The book is Ignatian in that it has regular spiritual exercises throughout the text. This approach indicates that one can experience Teilhard’s theology for oneself rather than simply giving or withholding intellectual assent to the arguments. For example, Savary and Berne help their reader to see love as energy when they ask: “Can you verify in your own life how love has propelled you or someone you know to perform an expression of human goodness that has made a difference in someone’s life?” (25).
Today, Teilhard’s theology of love is urgent and necessary when divisions run so deep that conversation and rational discourse fall into the fog of the impossible and when the Earth seems to be fighting against humanity with the fierce storms of climate change. Love hopes all things (1 Cor 13:7). Teilhard provides an argument for that love that is not Pollyannaish, but rooted in eschatological certainty. Savary and Berne expertly craft a book that invites readers to turn from the powerlessness of despondency and cynicism towards the power of love. Moreover, they stress that extending this power of love to the world today is not restricted to the present, but stretches into the future. Perhaps because love is not primarily an exercise of the intellect, a practical theology is more appropriate than a historical or systematic treatment of Teilhard’s thought.

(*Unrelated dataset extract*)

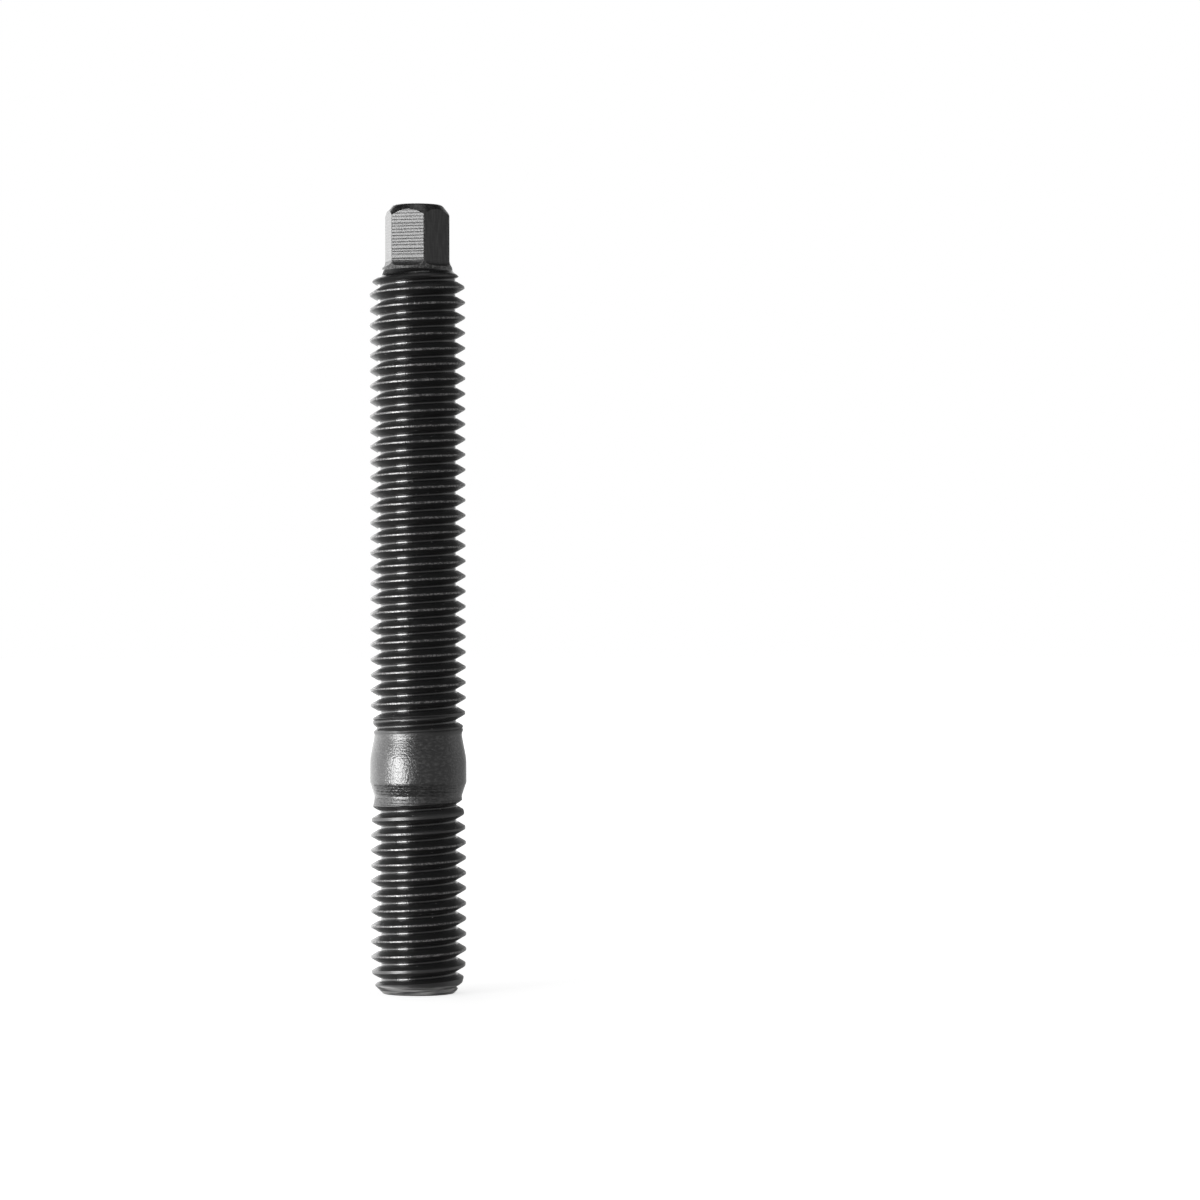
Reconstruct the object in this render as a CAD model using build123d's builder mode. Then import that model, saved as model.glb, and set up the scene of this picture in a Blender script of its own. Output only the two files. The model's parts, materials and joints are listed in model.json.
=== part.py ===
from build123d import *
import os
from math import cos, radians

# Double ended stud, M8 x 65, turned, rolled and milled from one steel bar. Millimetres.
# +Z runs up the stud's axis. The metal end starts at Z = 0, then come the stop collar,
# the long nut end and, at the top, the hexagon drive. Both threads are M8 coarse and are
# carried here by plain lengths of their outside diameter, which stop where they run out.

# Lengths along the axis
metal_end_length = 16.25  # threaded end that goes into the casting
collar_lower_cone = 1.1
collar_land = 1.9
collar_upper_cone = 1.95
nut_end_length = 38.1  # from the collar to the neck under the drive
neck_length = 0.85
drive_length = 4.65

# Threads, over the crests, and what lies under or over the crests on each side
thread_diameter = 7.87
collar_over_crest = 0.045
shank_under_crest = 0.335  # the shank keeps the bar's size from before the threads were rolled
point_under_crest = 1.005

# Where the crests aren't full
point_chamfer = 0.62  # at 45 degrees
point_taper = 2.8
metal_runout = 3.2
nut_runout = 1.7
nut_end_rounding = 1.7
waist_fillet = 1.0

# Hexagon drive
across_flats = 4.85
flat_count = 6
first_flat_turn = 13.8
corner_land = 0.02  # how much of each corner the round blank leaves off
neck_over_drive = 0.16
flat_foot_radius = 0.5  # left by the milling cutter's corner
drive_top_inset = 0.73
drive_top_chamfer = 0.93
drive_top_fillet = 0.2
cutter_overrun = 1.0

same_height = 0.001  # two heights closer than this count as one when edges are picked

# Heights that follow from the lengths
collar_bottom = metal_end_length
land_bottom = collar_bottom + collar_lower_cone
land_top = land_bottom + collar_land
collar_top = land_top + collar_upper_cone
neck_bottom = collar_top + nut_end_length
flat_bottom = neck_bottom + neck_length
overall_length = flat_bottom + drive_length

# Radii that follow from the thread and from the hexagon
crest_radius = thread_diameter / 2
collar_radius = crest_radius + collar_over_crest
shank_radius = crest_radius - shank_under_crest
point_radius = crest_radius - point_under_crest
flat_radius = across_flats / 2
corner_radius = flat_radius / cos(radians(180 / flat_count))
drive_radius = corner_radius - corner_land
neck_radius = drive_radius + neck_over_drive
drive_top_radius = drive_radius - drive_top_inset

with BuildPart() as stud:
    # Turned blank: half its outline, from the point up to the drive, spun round the axis
    crest_end = (crest_radius, neck_bottom - nut_end_rounding)
    neck_foot = (neck_radius, neck_bottom)
    with BuildSketch(Plane.XZ):
        with BuildLine():
            Polyline(
                (0, overall_length),
                (0, 0),
                (point_radius, 0),
                (point_radius + point_chamfer, point_chamfer),
                (crest_radius, point_chamfer + point_taper),
                (crest_radius, collar_bottom - metal_runout),
                (shank_radius, collar_bottom),
                (collar_radius, land_bottom),
                (collar_radius, land_top),
                (shank_radius, collar_top),
                (crest_radius, collar_top + nut_runout),
                crest_end,
            )
            TangentArc(crest_end, neck_foot, tangent=(0, 1))
            Polyline(
                neck_foot,
                (drive_radius, flat_bottom),
                (drive_radius, overall_length - drive_top_chamfer),
                (drive_top_radius, overall_length),
                (0, overall_length),
            )
        make_face()
    revolve(axis=Axis.Z)

    # The waist on each side of the collar and the rim of the drive's end are rounded
    for waist in (collar_bottom, collar_top):
        rings = stud.edges().filter_by(GeomType.CIRCLE)
        corner = rings.filter_by_position(Axis.Z, waist - same_height, waist + same_height)
        fillet(corner, radius=waist_fillet)
    drive_rim = stud.edges().filter_by(GeomType.CIRCLE).sort_by(Axis.Z)[-1]
    fillet(drive_rim, radius=drive_top_fillet)

    # Six flats milled down from the end, each running out in the neck on the cutter's radius
    flat_start = (flat_radius, flat_bottom)
    flat_foot = (flat_radius + flat_foot_radius, flat_bottom - flat_foot_radius)
    for flat in range(flat_count):
        turn = first_flat_turn + flat * 360 / flat_count
        with BuildSketch(Plane.XZ.rotated((0, 0, turn))):
            with BuildLine():
                RadiusArc(flat_start, flat_foot, -flat_foot_radius)
                Polyline(
                    flat_foot,
                    (crest_radius, flat_bottom - flat_foot_radius),
                    (crest_radius, overall_length + cutter_overrun),
                    (flat_radius, overall_length + cutter_overrun),
                    flat_start,
                )
            make_face()
        extrude(amount=drive_radius, both=True, mode=Mode.SUBTRACT)

stud.part.label = "stud"
os.makedirs("parts", exist_ok=True)
export_step(stud.part, "parts/stud.step")
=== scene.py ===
# %% [markdown]
# # A double ended stud, rolled, turned and milled from black steel
#
# This lesson dresses one small machine part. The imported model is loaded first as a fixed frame:
# it says how long the stud is, how thick, and where its collar sits. Everything modelled below
# takes its place from that frame, so the finished stud fits the parts that it is screwed to.

# %% Load the frame
import json
import math
import bpy
import numpy as np
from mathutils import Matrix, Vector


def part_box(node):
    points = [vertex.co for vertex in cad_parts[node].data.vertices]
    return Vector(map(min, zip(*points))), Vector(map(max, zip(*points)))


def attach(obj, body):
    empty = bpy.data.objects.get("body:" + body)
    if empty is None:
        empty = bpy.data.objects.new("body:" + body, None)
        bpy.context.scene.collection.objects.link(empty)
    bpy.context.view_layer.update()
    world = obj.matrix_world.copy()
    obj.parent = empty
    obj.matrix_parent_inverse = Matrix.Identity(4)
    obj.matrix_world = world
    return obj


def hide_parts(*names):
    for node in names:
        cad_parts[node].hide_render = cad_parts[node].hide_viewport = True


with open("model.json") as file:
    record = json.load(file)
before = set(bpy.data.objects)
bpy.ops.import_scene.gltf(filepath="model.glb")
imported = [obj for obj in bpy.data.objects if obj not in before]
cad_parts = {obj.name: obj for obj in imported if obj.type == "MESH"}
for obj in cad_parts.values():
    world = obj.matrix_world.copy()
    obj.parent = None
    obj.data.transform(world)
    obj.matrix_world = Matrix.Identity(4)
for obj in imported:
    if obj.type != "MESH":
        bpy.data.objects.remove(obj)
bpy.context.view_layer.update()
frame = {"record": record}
stud_low, stud_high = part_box("stud")
mounts = {mount["name"]: mount for mount in frame["record"]["mounts"]}
print("stud, in millimetres:", [round(side * 1000, 2) for side in stud_high - stud_low])

# %% [markdown]
# ## Sizes
#
# Blender works in metres, and a machinist in millimetres. One factor turns the one into the
# other, and every size below is written as it would stand on a drawing. The heights that the
# frame knows are read from it: the top of the stud, and the land of the stop collar.

# %% Sizes of the stud
MM = 0.001

pitch = 1.25  # M8 coarse
crest_radius = mounts["nut_end"]["dims"]["r_mm"]
thread_depth = 0.805
root_radius = crest_radius - thread_depth

overall_length = stud_high.z / MM
collar_radius = min(stud_high.x, -stud_low.x, stud_high.y, -stud_low.y) / MM
collar_middle = mounts["stop_collar"]["pos_m"][2] / MM
collar_land = mounts["stop_collar"]["dims"]["length_mm"]
land_bottom = collar_middle - collar_land / 2
land_top = collar_middle + collar_land / 2
lower_cone = 1.1  # height of the collar's cone under the land
upper_cone = 1.95
shank_radius = 3.6  # the bar between a thread and the collar
metal_end_length = land_bottom - lower_cone
collar_top = land_top + upper_cone

drive_length = 4.65
neck_length = 0.85
drive_bottom = overall_length - drive_length
neck_bottom = drive_bottom - neck_length
neck_radius = 2.94
across_flats = 4.85
drive_radius = 2.78
drive_turn = 13.8  # degrees from +X to the middle of the first flat
print("land from", round(land_bottom, 2), "to", round(land_top, 2),
      "and drive from", round(drive_bottom, 2))

# %% [markdown]
# ## Picking things
#
# An operator works on whatever is selected, just as it does by hand. These helpers first
# deselect everything, then select one object, or the corners of a mesh that pass a test.

# %% Helpers for picking
def only(*objects):
    """Selects these objects and nothing else, and makes the first one active."""
    if bpy.context.object and bpy.context.object.mode != "OBJECT":
        bpy.ops.object.mode_set(mode="OBJECT")
    bpy.ops.object.select_all(action="DESELECT")
    for obj in objects:
        obj.select_set(True)
    bpy.context.view_layer.objects.active = objects[0]


def places(obj):
    """The corners of a mesh as an array, in millimetres."""
    flat = np.empty(len(obj.data.vertices) * 3)
    obj.data.vertices.foreach_get("co", flat)
    return flat.reshape(-1, 3) / MM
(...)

Although the text is intended for a broad audience within and beyond the academy, it should not be lightly dismissed by the scholarly community. Studies on Teilhard tend to be either historical—clarifying what Teilhard thought—or systematic—developing his ideas in a way that he could not freely do himself because of his censors. Thus, Teilhard de Chardin on Love will be of interest even to those familiar with Teilhard, for it makes an original, practical contribution to the existing literature. Students of Ignatian spirituality may find the spiritual exercises prescribed interesting applications of St. Ignatius’s approach to life with God. As a work of scholarship, the text contains generous footnotes citing a variety of Teilhard’s works. In these, Savary and Berne demonstrate their command of the Teilhard corpus. By accident or design, the works they cite are readily available in English, so readers can find Teilhard’s own words on love.
The chapter that may appear out of place is entitled “Invisible Partners” (99–116) because it presents the archetypes of Carl. G. Jung more than an explicit presentation of Teilhard. However, the authors see a congruence of Teilhard with Jung and acknowledge the work of Franklin E. Vilas in this regard (100n6). Teilhard provides a metaphysical foundation for the psychological theories of Jung, a point that deserves greater exploration. Similarly in the area of comparative religions, perennial philosophy has largely been dismissed, but perhaps the same foundation of love and Teilhard’s insistence that “union differentiates” (53–70) gives reason to reconsider this once popular philosophy of religion.
Rather than turning to the related issue of non-Christian religions, Savary and Berne restrict the scope of the book to interpersonal love as it relates to cosmic evolution. When reflecting upon Teilhard and interpersonal love, those familiar with Teilhard’s life may expect some presentation of the deep love he shared with Lucile Swan. Swan does not appear in the book, and their correspondence is only mentioned in a footnote after other references to love and friendship (136n3). Instead, the authors explore the friendship between Pope Saint John Paul ii and Anna-Teresa Tymieniecka as an example of intimate, chaste, heterosexual love (89–90). Other examples of love and friendship abound throughout the book. The reader will meet a cast of characters from Dorothy Day to Maria Skłodowska-Curie. Among the cast are Savary and Berne themselves as they reflexively draw upon their own experiences as a married couple. In addition to the many references provided by Savary and Berne to well-known works by Teilhard, such as Human Energy (London: William Collins Sons & Co, 1969) and Toward the Future (New York: Harcourt Brace Jovanovich, 1975), readers may wish to explore Teilhard’s vision of love between married couples in his wedding homilies, such as can be found in On Love and Happiness (San Francisco: Harper & Row, 1984).
Teilhard de Chardin on Love will appeal to anyone interested in meeting the mind of Teilhard or in learning how to apply his theology to daily experiences. A lay audience will find the book quite accessible, and professional theologians will find a provocative theology of God. Savary and Berne provide a cogent argument for seeing God as love, attributing being to loving relationships, and observing God at work in people’s everyday lives.